Claudia Heuermann - Land oder Leben. Wie unser Traum von einer Farm in der amerikanischen Wildnis endete.

ConBook Medien GmbH 2020 www.conbook-verlag.de

 

von Ursel Schlicht

Land oder Leben! Das Bild auf dem Cover sieht genau so aus, wie ich die kleine Farm in den Catskills in Erinnerung habe. Land oder Leben - Brooklyn oder Upstate, Kinder oder Karriere, Optimismus oder Verzweiflung, denke ich. Claudia Heuermann und mich verbinden wichtige Jahre in New York.

 

Alles einsetzen an Kraft und Motivation, um das aktuelle Ziel zu verfolgen - diese Lebenseinstellung braucht es, ob als Filmemacherin in New York City oder Upstate beim Aufbau eines selbstversorgten Landlebens. Als Eingewanderte ohne ein bestehendes Netzwerk ist Durchhaltevermögen absolut essentiell. Wie so ein Weg step by step erfolgreich umgesetzt wird, und dann doch letztendlich nicht so funktioniert hat wie gedacht, erzählt Claudia Heuermann mit großer Spannung. Die Abenteuerlust und die Begeisterung für jeden neuen Schritt ist durch das ganze Buch spürbar. Ebenso die Herausforderungen! Davon gab es nun so viele, dass selbst ich als geprüfte New Yorkerin schon nach wenigen Kapiteln mich erstaunt fragte, was denn noch Schlimmeres denkbar sei.

 

Claudia und ich lernten uns im deutschen Konsulat in New York kennen, eingeladen von der kulturinteressierten Familie des deutschen Konsuls, im sehr eleganten Townhouse in der Upper East Side. Der Konsul wollte kreative Deutsche persönlich kennenlernen, vernetzen und unterstützen. Wir beide waren in der künstlerisch progressiven Downtown-Szene unterwegs, Claudia mit einem Filmprojekt und ich als improvisierende Musikerin.

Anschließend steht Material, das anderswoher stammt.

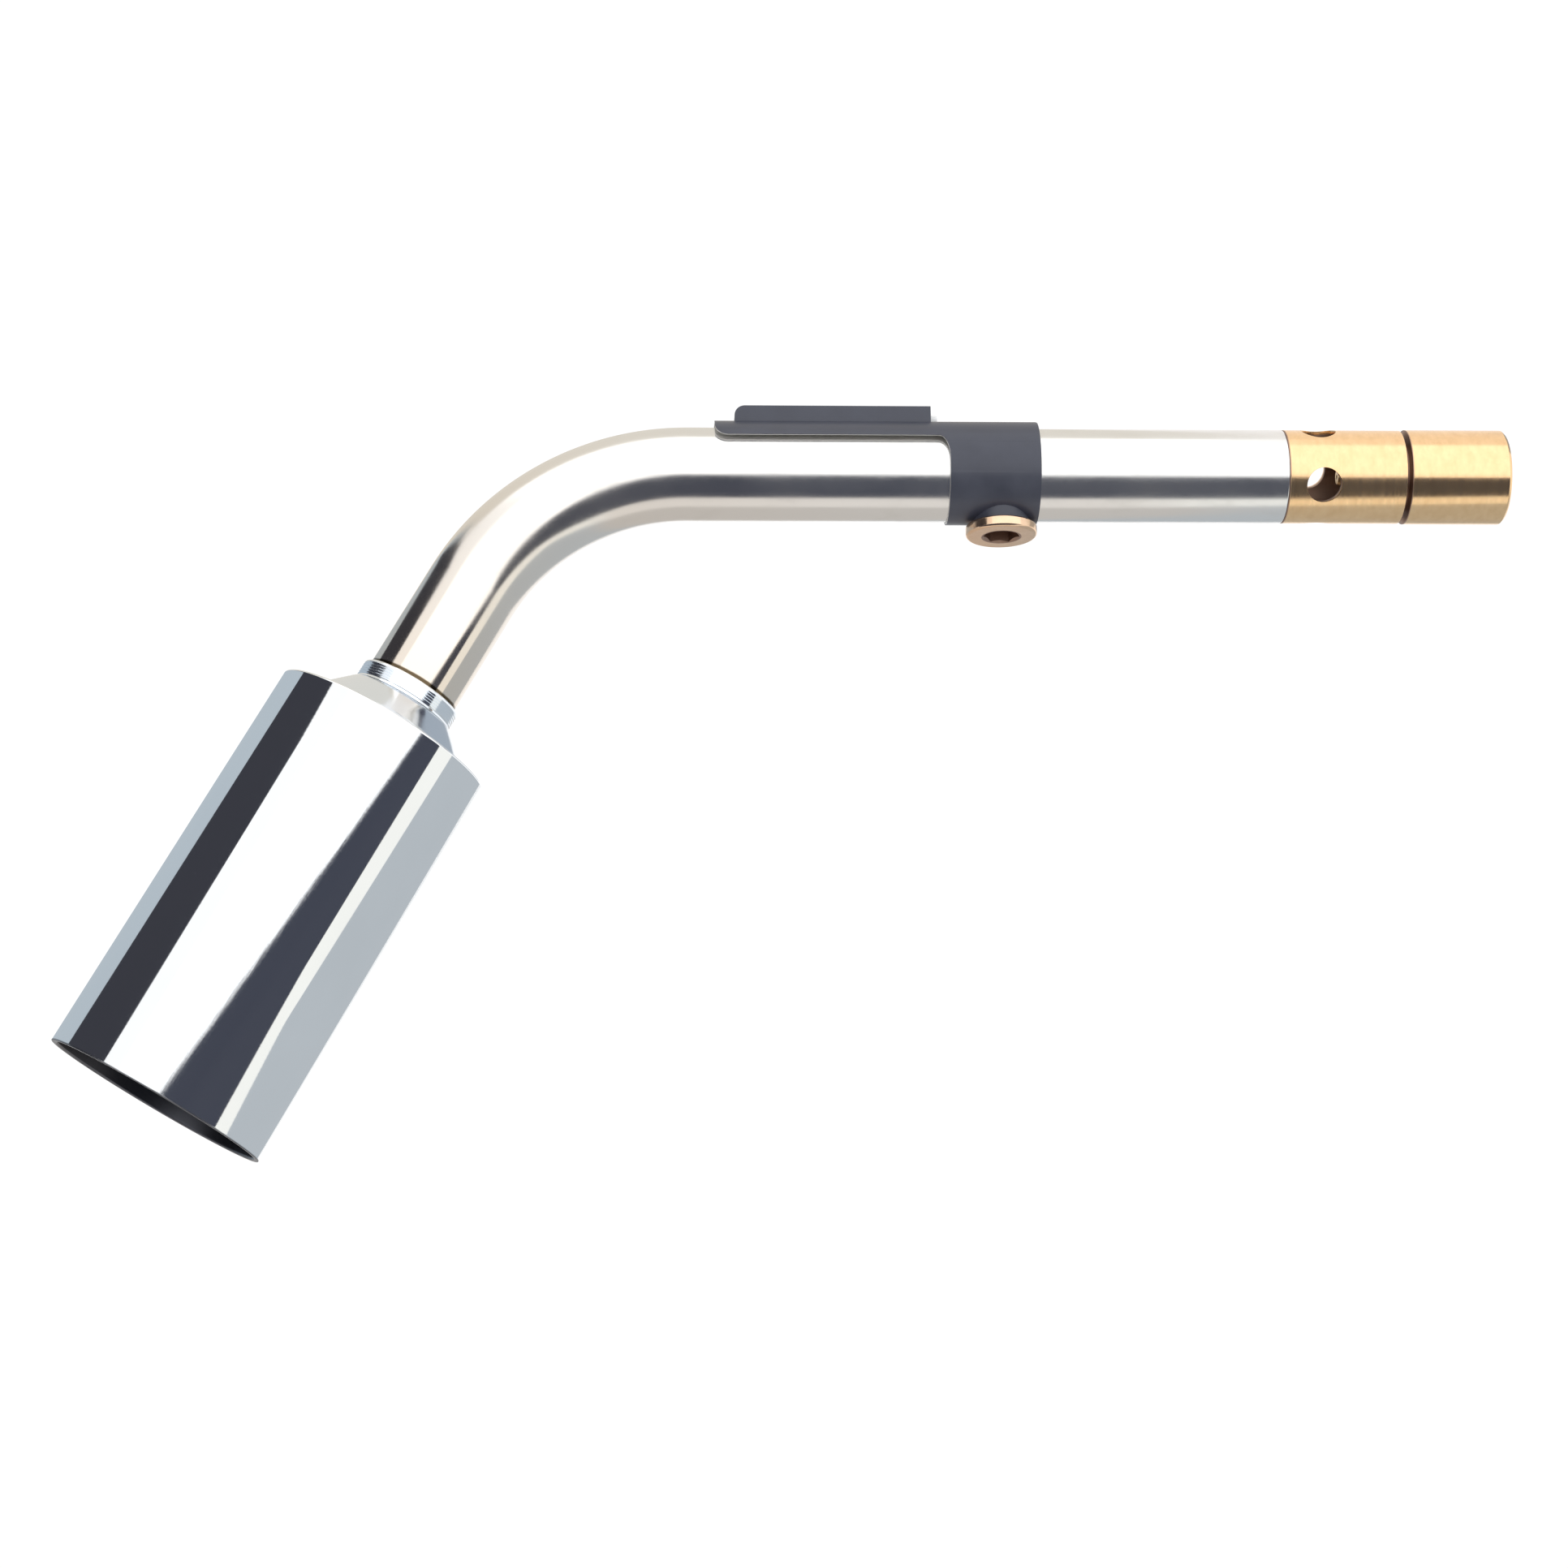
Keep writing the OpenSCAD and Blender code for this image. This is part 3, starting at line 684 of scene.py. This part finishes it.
# %% [markdown]
# ## The bent tube
# The real tube is a drawn steel tube, bent on a former. A ring of points is pushed along
# the straight part, spun about the centre of the bend, and pushed on into the hub. The
# skin then gets its wall, inward, and the cut edges are broken a little.

# %% Bent tube
clear_selection()
bpy.ops.mesh.primitive_circle_add(vertices=128, radius=TUBE_R * MM, location=(TUBE_END * MM, 0, 0),
                                  rotation=(0, math.pi / 2, 0))
tube = bpy.context.object
tube.name = "bent_tube"
tube.data.name = "bent_tube"
bpy.ops.object.transform_apply(location=True, rotation=True, scale=True)
bpy.ops.object.mode_set(mode="EDIT")
bpy.ops.mesh.select_all(action="SELECT")
bpy.ops.mesh.extrude_region_move(TRANSFORM_OT_translate={"value": ((BEND_X - TUBE_END) * MM, 0, 0)})
bpy.ops.mesh.spin(steps=60, angle=BEND, center=(BEND_X * MM, 0, -BEND_R * MM), axis=(0, 1, 0))
INTO_HUB = 27.4
into_hub = Vector((-math.cos(BEND), 0, -math.sin(BEND))) * INTO_HUB * MM
bpy.ops.mesh.extrude_region_move(TRANSFORM_OT_translate={"value": into_hub})
tidy_mesh()
reach = min(v.co.x for v in tube.data.vertices) / MM
print("the tube's lower end reaches x", round(reach, 2), "mm")
print("the CAD tube reaches x", round(tube_low.x / MM, 2), "mm")
use(tube, "SOLIDIFY", thickness=TUBE_WALL * MM, offset=-1.0)
break_edges(tube, 0.22, 50, 2)
settle(tube, "burner", ["burner_tube"], polished_tube)


# %% [markdown]
# ## The bell and its hub
# The bell is spun from sheet and chromed: one wall, with a lip turned in at the rear. The
# hub is turned from bar and chromed too. The collar that takes the tube still has fine
# rings from the lathe tool, which are drawn into the outline. The cone is smooth, with one
# small groove near its foot.

# %% Bell
BELL_R = 19.25
BELL_REAR = 28.5
BELL_FRONT = 99.7
BELL_WALL = 1
LIP_R = 16.65
bell = turn("spun_bell", [
    (LIP_R, BELL_REAR), (BELL_R, BELL_REAR),
    (BELL_R, BELL_FRONT - 0.05), (BELL_R - 0.05, BELL_FRONT), (BELL_R - BELL_WALL, BELL_FRONT),
    (BELL_R - BELL_WALL, BELL_REAR + BELL_WALL), (LIP_R, BELL_REAR + BELL_WALL)], 192)
break_edges(bell, 0.42, 60, 5)
stand_on(bell, ALONG_BELL)
settle(bell, "burner", ["burner_bell"], bell_chrome)


# %% Hub
def fine_rings(first, last, r, count, depth):
    """Points of a cylinder with fine turned rings on it; (radius, height) in mm."""
    points = []
    pitch = (last - first) / count
    for i in range(count):
        s = first + i * pitch
        points += [(r, s), (r, s + 0.55 * pitch)]
        points += [(r - depth, s + 0.7 * pitch), (r - depth, s + 0.85 * pitch)]
    return points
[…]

Sofort gab es jede Menge Gesprächsstoff, und wir radelten in bester Stimmung spät am Abend zurück - von einer der vornehmsten Gegenden unweit des Central Park nach Hause. Durch Midtown viele Blocks nach Süden weiter ins East Village, unserem kreativen Zuhause, dann weiter in die Lower East Side, fast schon Chinatown. Lange Wege mit dem Fahrrad waren wir gewohnt. Wir trafen uns und diskutierten unsere Projekte, oder gingen in Konzerte. Claudia arbeitete an einem Dokumentarfilm über den herausragenden, unermüdlichen, von uns allen hoch geschätzten Musiker John Zorn.

 

Claudia und ich besprachen die Herausforderungen des selbstgewählten Lebens. Die Arbeitserlaubnis, die Visa, die Wohnsituationen. Meine Greencard war in Arbeit. Als “alien of extraordinary abilities” brauchte es eine gute anwaltliche Betreuung und viele Menschen, die Empfehlungsschreiben auf hohem Niveau ausstellen. Monatelang bestimmte dies meinen Alltag. Schließlich hatte ich sie und durfte endlich richtig offiziell arbeiten. Claudia steckte tief in ihrer Filmarbeit, ich zog nach Brooklyn, bekam Lehraufträge an Universitäten. Claudia ging für längere Zeit nach Deutschland, der Kontakt wurde spärlich und verschwand.

 


Eines Tages, wieder in New York, bemerkte Claudia eine Ankündigung zu einem Mother´s Day Concert in Brooklyn. Improvisierende, experimentelle Musikerinnen spielten, es gab in der großen Szene tatsächlich kaum Mütter, aber aber es gab sie, und wir konzertierten! Claudia sah meinen Namen und nahm Kontakt auf. Wir hatten fast zeitgleich Kinder bekommen, lebten beide in Brooklyn, waren 24/7 in den Alltag abgetaucht. Nun war der Draht wieder da!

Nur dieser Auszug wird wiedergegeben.